A double-height entry courtyard sets the atmosphere, leading into a foyer that overlooks the central pool courtyard. Visitors are welcomed through floor-to-ceiling operable glass doors and a 25-foot-long skylight, reflecting modernist principles of light and transparency. Another courtyard with native plantings enhances the layout and brings natural light deep into the interior while softening the minimalist design and strengthening the connection to California’s landscape.
Headspace HQ
Santa Monica, California
Montalba Architects reimagined a former industrial site as a workplace where light, air, and greenery shape the rhythm of each day. The design focus for Headspace HQ was converting an unused patio into a vibrant garden that extends through the interiors and connects to a second-floor courtyard, bringing nature directly into the building’s core.
Bi-fold and garage doors dissolve barriers between inside and outside, while open-air courtyards filter daylight deep into the workspace. These elements create a continuous dialogue between architecture and landscape, offering occupants contemplative moments of connection to nature and reinterpreting the modernist legacy of openness for contemporary workplaces.
9720 Wilshire Blvd.
Beverly Hills, California
The project consists of the renovation of Edward Durell Stone’s 1962 New Formalist structure, an iconic landmark “recognized as one of the most significant West Coast Buildings.” The renovation honors the building’s historic character while reinterpreting its modernist spirit, particularly its emphasis on light, openness, and the relationship between interior and exterior spaces.
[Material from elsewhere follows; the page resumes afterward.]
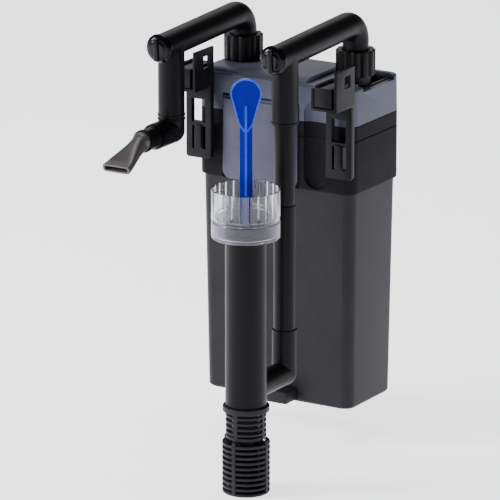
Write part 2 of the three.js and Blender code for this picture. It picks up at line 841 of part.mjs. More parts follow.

A key aspect of the transformation is the replacement of the decommissioned plaza fountain with a sunken garden atrium —which was introduced as part of water conservation efforts. This new atrium funnels daylight deep into the previously underused basement level. A bronze sculpture, complemented by restored terrazzo paving, new benches, and landscaping, shapes the garden atrium, bringing new life to the building and turning the plaza into a vibrant gathering space.